● Brief:
Please output the data below exactly as given, starting at its first line and stopping after the line that contains "face_run = math.hypot(face_lean, face_height)".
[Start of Data]
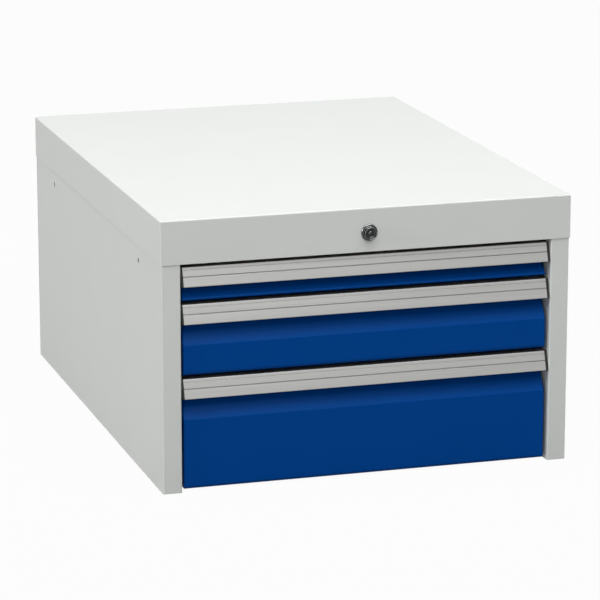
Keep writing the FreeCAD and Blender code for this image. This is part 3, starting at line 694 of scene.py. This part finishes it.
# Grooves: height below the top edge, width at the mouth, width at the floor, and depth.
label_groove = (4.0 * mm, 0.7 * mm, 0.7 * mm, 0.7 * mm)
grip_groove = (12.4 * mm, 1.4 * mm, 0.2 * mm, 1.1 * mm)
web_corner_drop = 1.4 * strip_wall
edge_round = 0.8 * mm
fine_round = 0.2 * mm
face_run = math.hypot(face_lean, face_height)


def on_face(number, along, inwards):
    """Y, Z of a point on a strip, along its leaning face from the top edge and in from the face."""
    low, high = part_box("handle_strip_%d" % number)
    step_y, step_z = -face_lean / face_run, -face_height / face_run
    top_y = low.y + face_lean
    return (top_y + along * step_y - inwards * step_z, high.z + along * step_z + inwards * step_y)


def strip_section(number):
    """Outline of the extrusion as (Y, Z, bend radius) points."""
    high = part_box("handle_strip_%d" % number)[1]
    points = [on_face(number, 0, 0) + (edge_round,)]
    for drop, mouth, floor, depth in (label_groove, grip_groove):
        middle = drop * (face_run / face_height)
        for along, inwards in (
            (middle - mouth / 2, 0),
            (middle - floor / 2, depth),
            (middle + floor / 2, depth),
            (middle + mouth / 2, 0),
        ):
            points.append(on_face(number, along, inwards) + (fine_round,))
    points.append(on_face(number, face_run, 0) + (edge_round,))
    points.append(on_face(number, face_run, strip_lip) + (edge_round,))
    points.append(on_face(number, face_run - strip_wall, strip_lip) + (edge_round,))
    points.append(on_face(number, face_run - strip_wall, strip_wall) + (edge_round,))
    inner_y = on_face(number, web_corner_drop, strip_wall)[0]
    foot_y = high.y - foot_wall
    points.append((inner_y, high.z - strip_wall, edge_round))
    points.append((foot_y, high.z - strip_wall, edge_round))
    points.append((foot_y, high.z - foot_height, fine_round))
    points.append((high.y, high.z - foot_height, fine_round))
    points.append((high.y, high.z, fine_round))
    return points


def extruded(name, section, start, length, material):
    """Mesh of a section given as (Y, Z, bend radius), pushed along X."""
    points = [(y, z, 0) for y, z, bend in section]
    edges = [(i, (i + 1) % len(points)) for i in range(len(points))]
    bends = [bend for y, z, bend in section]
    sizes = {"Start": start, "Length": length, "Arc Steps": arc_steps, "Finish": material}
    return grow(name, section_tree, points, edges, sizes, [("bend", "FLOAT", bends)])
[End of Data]
● Full solution:
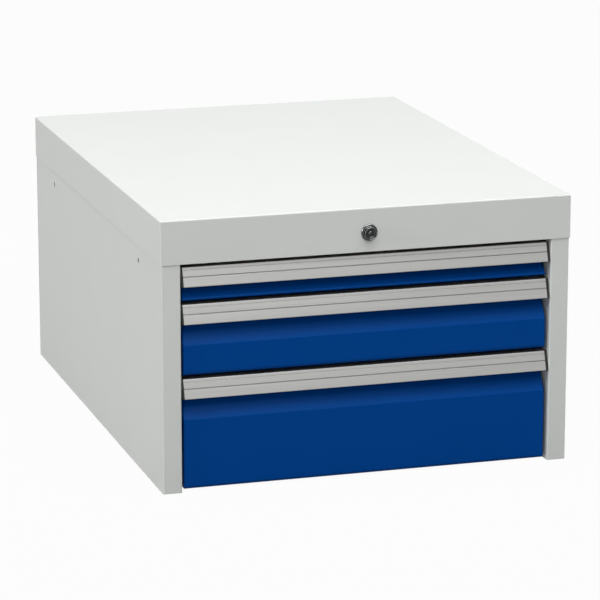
Keep writing the FreeCAD and Blender code for this image. This is part 3, starting at line 694 of scene.py. This part finishes it.
# Grooves: height below the top edge, width at the mouth, width at the floor, and depth.
label_groove = (4.0 * mm, 0.7 * mm, 0.7 * mm, 0.7 * mm)
grip_groove = (12.4 * mm, 1.4 * mm, 0.2 * mm, 1.1 * mm)
web_corner_drop = 1.4 * strip_wall
edge_round = 0.8 * mm
fine_round = 0.2 * mm
face_run = math.hypot(face_lean, face_height)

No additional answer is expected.